-- BEGIN PROVIDED ENTRIES --

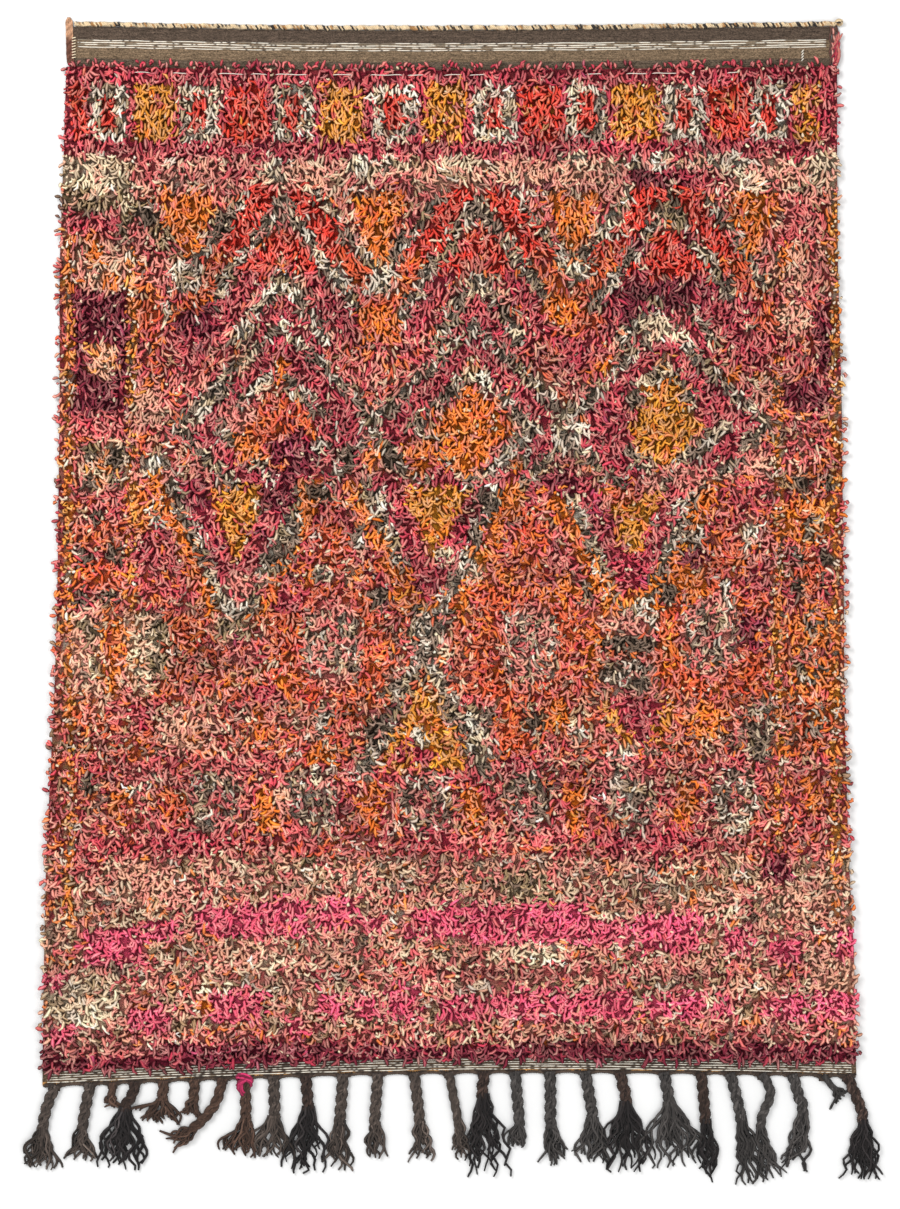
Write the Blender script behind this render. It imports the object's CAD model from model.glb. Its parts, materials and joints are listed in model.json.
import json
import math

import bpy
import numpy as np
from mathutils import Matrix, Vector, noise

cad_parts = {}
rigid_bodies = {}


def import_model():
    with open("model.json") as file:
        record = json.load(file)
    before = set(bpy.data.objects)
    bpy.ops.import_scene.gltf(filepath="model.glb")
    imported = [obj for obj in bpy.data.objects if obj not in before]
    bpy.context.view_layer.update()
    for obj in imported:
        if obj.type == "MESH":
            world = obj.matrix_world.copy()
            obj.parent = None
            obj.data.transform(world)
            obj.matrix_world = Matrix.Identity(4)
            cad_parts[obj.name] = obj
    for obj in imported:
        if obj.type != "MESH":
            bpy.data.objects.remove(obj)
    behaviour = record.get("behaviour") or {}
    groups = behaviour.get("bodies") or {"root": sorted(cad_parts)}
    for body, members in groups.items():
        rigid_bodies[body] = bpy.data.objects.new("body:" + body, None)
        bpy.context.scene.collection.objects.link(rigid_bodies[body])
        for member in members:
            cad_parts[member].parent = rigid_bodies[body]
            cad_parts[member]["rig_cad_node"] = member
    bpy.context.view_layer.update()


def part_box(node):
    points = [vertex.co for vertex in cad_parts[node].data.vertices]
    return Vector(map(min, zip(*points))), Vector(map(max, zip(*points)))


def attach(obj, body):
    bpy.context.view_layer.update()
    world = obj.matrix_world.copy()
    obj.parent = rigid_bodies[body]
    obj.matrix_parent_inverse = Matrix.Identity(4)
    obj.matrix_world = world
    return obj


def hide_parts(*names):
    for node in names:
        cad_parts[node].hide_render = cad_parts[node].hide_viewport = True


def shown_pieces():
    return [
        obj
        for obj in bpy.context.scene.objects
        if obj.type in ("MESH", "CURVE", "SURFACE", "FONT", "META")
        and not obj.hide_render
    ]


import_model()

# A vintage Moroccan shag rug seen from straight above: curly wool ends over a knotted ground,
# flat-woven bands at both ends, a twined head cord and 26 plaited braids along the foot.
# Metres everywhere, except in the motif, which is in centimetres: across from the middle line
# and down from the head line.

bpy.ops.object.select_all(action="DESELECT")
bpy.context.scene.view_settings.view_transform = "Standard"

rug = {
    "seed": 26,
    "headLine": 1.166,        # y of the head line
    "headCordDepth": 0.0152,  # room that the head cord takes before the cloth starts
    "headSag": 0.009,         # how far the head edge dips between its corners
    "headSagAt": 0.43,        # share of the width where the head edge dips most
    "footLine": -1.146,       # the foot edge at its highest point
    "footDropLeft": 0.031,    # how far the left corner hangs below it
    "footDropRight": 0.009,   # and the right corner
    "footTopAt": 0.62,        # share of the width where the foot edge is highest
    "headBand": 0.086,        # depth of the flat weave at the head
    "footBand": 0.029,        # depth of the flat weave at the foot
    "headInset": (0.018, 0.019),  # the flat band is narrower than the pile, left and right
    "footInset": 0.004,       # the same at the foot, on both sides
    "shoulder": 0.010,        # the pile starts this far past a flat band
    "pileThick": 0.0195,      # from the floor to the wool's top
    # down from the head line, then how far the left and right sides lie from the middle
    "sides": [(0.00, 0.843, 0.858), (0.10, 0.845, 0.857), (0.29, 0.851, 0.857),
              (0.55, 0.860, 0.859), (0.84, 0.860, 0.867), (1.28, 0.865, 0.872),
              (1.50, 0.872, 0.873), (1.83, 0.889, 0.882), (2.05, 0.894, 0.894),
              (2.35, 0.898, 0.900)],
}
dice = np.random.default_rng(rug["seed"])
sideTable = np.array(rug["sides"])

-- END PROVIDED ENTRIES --
-- BEGIN PROVIDED ENTRIES --

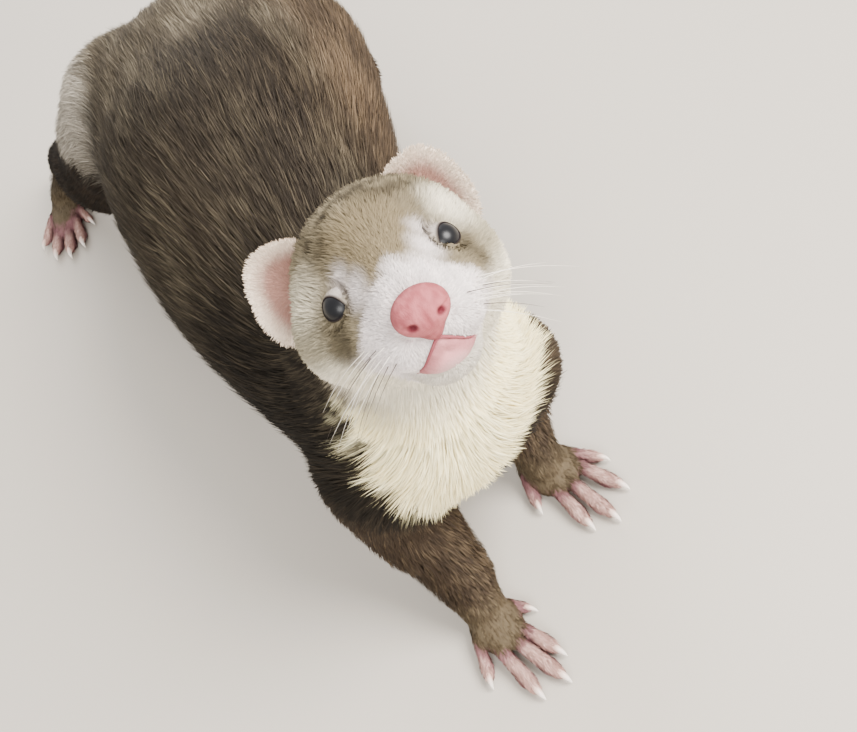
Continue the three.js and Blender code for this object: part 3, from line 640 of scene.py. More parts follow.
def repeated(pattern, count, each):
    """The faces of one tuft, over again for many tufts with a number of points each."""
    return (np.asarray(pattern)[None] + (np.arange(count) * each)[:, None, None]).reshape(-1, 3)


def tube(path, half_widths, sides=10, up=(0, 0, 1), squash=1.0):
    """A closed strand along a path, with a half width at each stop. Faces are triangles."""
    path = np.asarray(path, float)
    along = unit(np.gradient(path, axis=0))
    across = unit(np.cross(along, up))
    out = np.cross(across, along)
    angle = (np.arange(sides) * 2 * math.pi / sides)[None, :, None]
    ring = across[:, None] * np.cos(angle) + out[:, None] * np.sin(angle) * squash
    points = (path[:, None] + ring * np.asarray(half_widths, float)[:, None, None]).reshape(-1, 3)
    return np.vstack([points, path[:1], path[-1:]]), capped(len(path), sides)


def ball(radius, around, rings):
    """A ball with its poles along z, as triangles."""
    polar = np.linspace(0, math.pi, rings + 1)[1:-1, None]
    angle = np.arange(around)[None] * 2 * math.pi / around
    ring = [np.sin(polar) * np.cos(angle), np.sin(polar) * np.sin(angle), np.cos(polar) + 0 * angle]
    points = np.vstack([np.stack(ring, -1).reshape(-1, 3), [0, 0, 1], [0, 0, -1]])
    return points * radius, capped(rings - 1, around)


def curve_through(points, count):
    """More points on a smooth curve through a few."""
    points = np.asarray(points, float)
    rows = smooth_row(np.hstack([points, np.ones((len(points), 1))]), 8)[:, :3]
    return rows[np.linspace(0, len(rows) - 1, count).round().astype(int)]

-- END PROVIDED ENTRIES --
-- BEGIN PROVIDED ENTRIES --

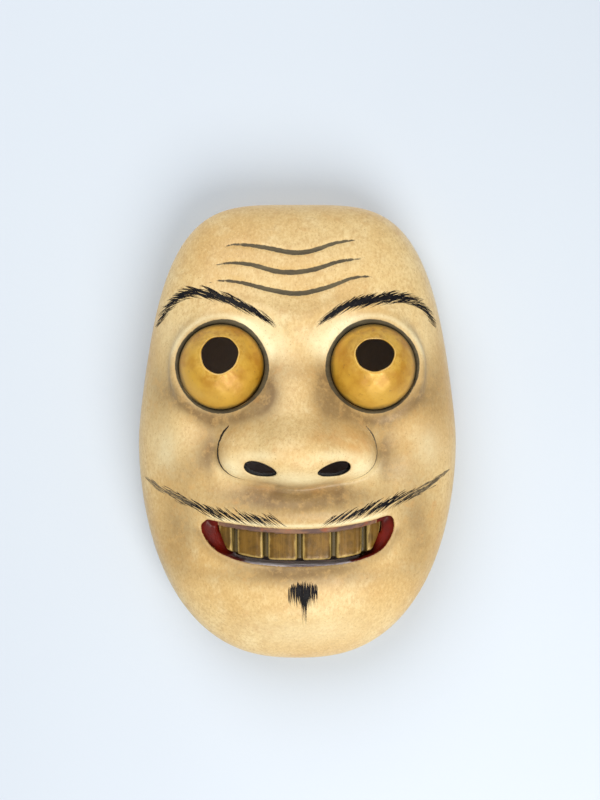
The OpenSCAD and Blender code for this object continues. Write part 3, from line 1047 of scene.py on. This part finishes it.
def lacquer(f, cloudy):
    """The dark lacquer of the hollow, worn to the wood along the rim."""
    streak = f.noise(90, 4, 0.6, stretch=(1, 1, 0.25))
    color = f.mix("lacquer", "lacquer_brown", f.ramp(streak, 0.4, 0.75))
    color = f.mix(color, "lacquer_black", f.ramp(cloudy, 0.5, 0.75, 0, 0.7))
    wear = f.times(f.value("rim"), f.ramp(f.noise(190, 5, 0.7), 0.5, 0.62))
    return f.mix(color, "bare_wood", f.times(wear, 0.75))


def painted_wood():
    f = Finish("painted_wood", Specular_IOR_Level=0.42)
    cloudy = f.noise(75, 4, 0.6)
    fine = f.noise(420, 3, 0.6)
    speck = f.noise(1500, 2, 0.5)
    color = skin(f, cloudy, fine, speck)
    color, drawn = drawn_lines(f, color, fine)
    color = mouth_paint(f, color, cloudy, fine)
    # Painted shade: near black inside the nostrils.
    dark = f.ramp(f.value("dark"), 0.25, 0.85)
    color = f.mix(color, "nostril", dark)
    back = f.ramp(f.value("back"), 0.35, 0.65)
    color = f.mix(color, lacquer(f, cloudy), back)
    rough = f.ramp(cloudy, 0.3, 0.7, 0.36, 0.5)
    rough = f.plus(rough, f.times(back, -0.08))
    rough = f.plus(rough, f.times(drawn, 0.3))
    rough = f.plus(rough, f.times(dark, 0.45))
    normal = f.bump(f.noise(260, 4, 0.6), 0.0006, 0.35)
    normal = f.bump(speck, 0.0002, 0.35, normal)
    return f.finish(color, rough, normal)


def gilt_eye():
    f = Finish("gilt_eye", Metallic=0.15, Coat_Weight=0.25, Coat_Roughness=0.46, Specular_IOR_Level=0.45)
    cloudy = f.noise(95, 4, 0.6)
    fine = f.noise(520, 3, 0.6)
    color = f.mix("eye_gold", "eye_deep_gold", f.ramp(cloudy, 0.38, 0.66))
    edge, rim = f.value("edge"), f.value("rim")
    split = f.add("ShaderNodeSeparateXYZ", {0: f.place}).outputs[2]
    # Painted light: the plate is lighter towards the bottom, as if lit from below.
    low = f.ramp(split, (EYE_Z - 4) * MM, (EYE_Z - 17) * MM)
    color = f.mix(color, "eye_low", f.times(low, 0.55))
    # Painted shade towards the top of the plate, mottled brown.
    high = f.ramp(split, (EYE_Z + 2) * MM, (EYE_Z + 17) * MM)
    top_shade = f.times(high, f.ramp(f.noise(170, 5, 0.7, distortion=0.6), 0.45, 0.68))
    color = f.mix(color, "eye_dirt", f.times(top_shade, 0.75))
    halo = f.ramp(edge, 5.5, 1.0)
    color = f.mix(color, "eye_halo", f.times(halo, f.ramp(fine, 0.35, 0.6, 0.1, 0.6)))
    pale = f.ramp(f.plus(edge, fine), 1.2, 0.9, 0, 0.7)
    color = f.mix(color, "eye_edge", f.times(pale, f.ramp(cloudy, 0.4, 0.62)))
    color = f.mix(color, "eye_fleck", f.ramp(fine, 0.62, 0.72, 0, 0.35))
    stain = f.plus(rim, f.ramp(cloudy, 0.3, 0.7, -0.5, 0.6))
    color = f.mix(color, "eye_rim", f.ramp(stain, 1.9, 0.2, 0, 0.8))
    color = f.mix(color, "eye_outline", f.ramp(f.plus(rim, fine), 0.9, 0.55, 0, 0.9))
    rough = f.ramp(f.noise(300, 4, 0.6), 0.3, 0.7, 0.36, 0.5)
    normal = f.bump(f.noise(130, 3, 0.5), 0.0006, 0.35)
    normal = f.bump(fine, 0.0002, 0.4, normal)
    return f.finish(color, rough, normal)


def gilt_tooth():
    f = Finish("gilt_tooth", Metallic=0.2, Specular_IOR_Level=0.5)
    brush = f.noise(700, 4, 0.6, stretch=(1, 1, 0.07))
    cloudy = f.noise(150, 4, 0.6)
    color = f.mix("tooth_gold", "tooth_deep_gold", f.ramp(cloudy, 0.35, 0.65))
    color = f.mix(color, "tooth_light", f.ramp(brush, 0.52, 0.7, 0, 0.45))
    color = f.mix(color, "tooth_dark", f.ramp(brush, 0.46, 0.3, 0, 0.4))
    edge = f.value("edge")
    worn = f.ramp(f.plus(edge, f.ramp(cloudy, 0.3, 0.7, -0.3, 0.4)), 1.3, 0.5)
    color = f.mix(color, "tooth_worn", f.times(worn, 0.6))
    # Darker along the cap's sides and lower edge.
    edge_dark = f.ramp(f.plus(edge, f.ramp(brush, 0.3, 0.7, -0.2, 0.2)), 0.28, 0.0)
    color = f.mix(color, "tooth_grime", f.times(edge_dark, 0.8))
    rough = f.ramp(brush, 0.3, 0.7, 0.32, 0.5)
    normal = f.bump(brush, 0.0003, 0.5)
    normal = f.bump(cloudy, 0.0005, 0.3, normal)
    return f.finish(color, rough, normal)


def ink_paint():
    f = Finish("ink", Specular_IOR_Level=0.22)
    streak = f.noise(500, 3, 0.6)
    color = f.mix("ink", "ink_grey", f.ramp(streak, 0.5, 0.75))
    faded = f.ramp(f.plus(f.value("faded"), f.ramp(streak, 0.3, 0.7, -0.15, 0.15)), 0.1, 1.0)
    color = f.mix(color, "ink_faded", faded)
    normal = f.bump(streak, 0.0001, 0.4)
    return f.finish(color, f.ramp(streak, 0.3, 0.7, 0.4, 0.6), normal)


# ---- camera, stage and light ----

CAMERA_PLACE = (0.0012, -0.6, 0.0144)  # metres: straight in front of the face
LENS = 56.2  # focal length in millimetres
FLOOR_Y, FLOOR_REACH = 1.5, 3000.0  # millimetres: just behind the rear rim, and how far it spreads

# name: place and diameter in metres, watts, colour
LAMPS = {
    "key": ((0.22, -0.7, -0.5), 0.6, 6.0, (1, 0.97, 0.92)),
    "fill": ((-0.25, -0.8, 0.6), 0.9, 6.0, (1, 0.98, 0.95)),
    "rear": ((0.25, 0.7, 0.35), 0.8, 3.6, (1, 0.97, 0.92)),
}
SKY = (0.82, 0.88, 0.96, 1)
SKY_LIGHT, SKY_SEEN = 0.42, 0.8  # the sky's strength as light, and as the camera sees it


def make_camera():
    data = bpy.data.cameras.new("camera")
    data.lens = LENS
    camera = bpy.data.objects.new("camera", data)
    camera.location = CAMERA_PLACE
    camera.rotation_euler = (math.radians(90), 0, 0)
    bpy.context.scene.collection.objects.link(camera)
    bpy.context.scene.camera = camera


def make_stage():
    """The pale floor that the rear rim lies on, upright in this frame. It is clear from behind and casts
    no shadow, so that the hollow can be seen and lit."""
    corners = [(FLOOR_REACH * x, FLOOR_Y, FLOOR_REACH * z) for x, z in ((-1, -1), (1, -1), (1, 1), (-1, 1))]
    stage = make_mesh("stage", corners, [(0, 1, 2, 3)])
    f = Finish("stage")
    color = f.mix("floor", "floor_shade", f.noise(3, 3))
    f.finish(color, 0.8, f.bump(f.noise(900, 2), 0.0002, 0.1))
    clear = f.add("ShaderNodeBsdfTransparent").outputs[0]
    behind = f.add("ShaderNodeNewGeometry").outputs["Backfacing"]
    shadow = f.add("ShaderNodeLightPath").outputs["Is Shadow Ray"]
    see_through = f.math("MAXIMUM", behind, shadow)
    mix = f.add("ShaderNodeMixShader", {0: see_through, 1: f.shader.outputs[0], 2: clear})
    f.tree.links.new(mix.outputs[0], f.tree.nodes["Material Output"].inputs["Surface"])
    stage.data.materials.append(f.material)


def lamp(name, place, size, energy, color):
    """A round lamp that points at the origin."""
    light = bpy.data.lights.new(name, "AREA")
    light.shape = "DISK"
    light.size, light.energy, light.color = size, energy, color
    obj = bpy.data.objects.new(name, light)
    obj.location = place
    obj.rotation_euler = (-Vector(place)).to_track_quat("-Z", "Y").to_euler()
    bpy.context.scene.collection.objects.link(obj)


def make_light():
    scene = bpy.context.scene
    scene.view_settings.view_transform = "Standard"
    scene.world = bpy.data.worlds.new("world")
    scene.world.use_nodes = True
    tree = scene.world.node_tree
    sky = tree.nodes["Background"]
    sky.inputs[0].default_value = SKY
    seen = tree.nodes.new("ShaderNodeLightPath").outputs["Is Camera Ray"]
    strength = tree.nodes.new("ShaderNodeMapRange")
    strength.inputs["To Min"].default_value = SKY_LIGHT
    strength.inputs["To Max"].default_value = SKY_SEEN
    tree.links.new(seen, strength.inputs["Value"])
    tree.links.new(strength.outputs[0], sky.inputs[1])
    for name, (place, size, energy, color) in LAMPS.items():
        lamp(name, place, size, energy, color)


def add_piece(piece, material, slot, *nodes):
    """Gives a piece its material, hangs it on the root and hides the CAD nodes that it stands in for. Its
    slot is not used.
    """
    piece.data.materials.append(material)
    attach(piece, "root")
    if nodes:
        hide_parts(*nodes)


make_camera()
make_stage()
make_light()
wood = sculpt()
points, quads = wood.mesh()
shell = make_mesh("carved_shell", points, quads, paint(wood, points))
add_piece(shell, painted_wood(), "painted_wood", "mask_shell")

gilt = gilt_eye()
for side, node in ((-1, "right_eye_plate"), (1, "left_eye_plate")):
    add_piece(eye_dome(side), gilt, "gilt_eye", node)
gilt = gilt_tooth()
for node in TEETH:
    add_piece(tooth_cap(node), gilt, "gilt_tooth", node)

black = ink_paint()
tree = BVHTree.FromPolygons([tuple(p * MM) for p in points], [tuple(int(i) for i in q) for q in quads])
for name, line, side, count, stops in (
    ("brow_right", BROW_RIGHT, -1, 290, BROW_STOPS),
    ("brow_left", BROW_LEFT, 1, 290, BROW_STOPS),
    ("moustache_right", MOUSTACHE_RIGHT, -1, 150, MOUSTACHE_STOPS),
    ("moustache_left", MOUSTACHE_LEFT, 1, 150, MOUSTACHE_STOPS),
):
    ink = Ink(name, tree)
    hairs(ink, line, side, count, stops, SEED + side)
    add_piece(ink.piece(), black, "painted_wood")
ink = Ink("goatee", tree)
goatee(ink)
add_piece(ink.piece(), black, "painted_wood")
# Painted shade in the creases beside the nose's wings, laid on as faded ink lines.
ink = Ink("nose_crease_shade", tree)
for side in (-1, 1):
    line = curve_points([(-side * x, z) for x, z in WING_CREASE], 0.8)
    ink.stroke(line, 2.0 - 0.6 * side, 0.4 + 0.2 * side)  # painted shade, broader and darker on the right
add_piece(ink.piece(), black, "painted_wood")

-- END PROVIDED ENTRIES --

DESCRIPTION OF THE TASK:
Quote exactly the lines running from the line with "Continue the three.js" through the line with "return (np.asarray(pattern)[None] +", both ends included, and nothing more.

EXERCISE RESPONSE:
Continue the three.js and Blender code for this object: part 3, from line 640 of scene.py. More parts follow.
def repeated(pattern, count, each):
    """The faces of one tuft, over again for many tufts with a number of points each."""
    return (np.asarray(pattern)[None] + (np.arange(count) * each)[:, None, None]).reshape(-1, 3)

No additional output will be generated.